Chapter 1. Introduction to Meta Learning

Meta learning is one of the most promising and trending research areas in the field of artificial intelligence right now. It is believed to be a stepping stone for attaining Artificial General Intelligence (AGI). In this chapter, we will learn about what meta learning is and why meta learning is the most exhilarating research in artificial intelligence right now. We will understand what is few-shot, one-shot, and zero-shot learning and how it is used in meta learning. We will also learn about different types of meta learning techniques. We will then explore the concept of learning to learn gradient descent by gradient descent where we understand how we can learn the gradient descent optimization using the meta learner. Going ahead, we will also learn about optimization as a model for few-shot learning where we will see how we can use meta learner as an optimization algorithm in the few-shot learning setting.

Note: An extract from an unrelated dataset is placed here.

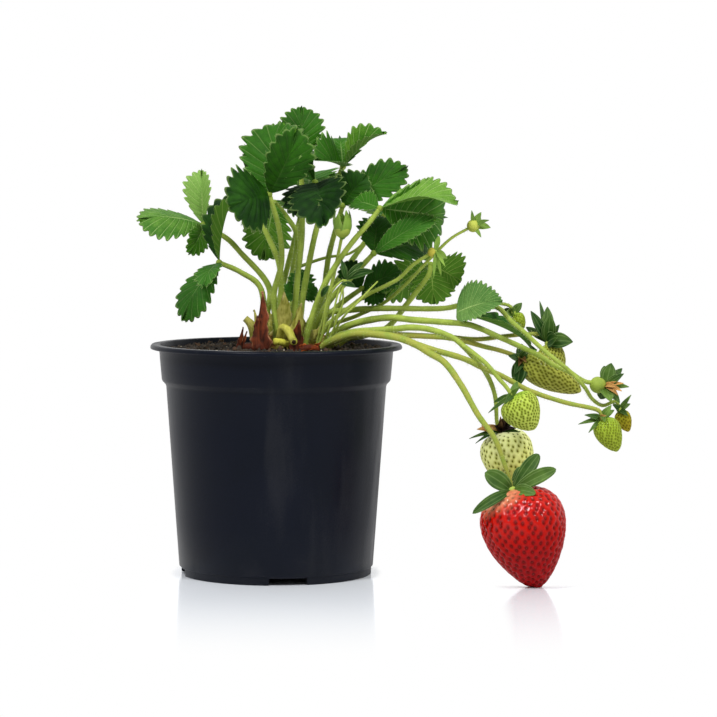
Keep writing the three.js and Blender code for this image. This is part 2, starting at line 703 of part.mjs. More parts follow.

In this chapter, you will learn about the following:

Meta learning
Meta learning and few-shot
Types of meta learning
Learning to learn gradient descent by gradient descent
Optimization as a model for few-shot learning

Meta learning

Meta learning is an exhilarating research domain in the field of AI right now. With plenty of research papers and advancements, meta learning is clearly making a major breakthrough in AI. Before getting into meta learning, let's see how our current AI model works.

Deep learning has progressed rapidly in recent years with great algorithms such as generative adversarial networks and capsule networks. But the problem with deep neural networks is that we need to have a large training set to train our model and it will fail abruptly when we have very few data points. Let's say we trained a deep learning model to perform task A. Now, when we have a new task, B, that is closely related to A, we can't use the same model. We need to train the model from scratch for task B. So, for each task, we need to train the model from scratch although they might be related.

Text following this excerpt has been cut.